Ambar Maheshwari, chief executive officer of Indiabulls’s first real estate fund, sees these trends as a maturing of an industry that has taken a lot of hits over the past few years. “We’ve clearly learned from past mistakes, and hopefully we will fare better with these investments,” he says.
Ramesh Jogani, managing director of India Property Advisors, puts it more bluntly. “As an industry we haven’t made significant returns for our investors,” he says. Investments made after the Lehman crisis should be better.
Since May 2014, from the time the Narendra Modi-led government was formed, sales have slowed even further. Residential real estate, which is for the most part self-financing, has been forced to borrow money as developers are unable to sell apartments fast enough for the project to pay for itself. PE has filled the gap, for now, and this has helped premium developers in sought-after areas maintain pricing. But if sales don’t pick up in the next 24 months, the industry could be staring at another set of write-offs, and may not be able to return capital to their investors.
To guard against this outcome, investing funds have assumed a much lower growth rate in prices. But even the most optimistic managers agree that they haven’t factored in a prolonged period of stagnant prices or a price correction.
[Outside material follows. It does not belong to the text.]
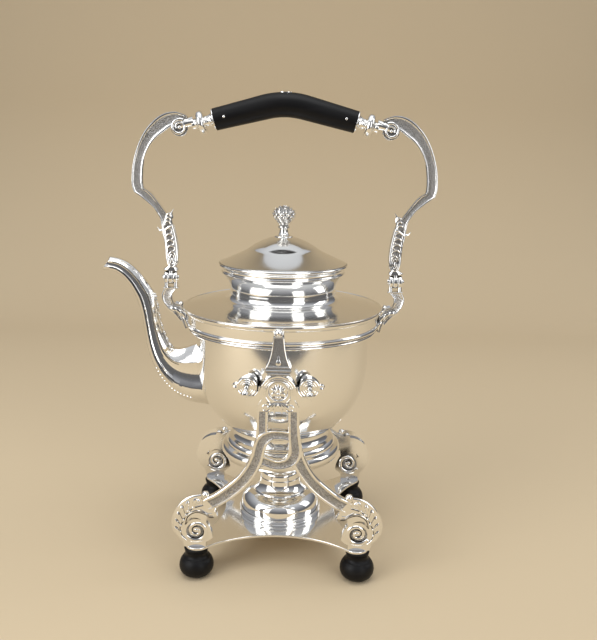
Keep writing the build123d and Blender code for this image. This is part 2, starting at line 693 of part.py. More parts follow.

It is likely that a marquee project like Omkar 1973 may sell out: There has already been an uptick in sales as the Rs 1,200 crore from Piramal Fund Management allowed Omkar to offer a 20:80 scheme where a buyer can pay 20 percent of the price and then nothing till possession. However, not all investing funds have the luxury of getting into one-of-a-kind projects (the price per sq ft is about Rs 40,000). Such projects are more an exception than the norm.
One fund manager even admitted that if the current sluggish pace of sales continues, “a lot of us will have to start looking for new jobs”.
For the realty fund business in India, the next three years will be a make-or-break situation. Failure to get it right this time around may mean that investors will be unwilling to trust developers with their money a third time.
And that is a scenario no one wants to see play out.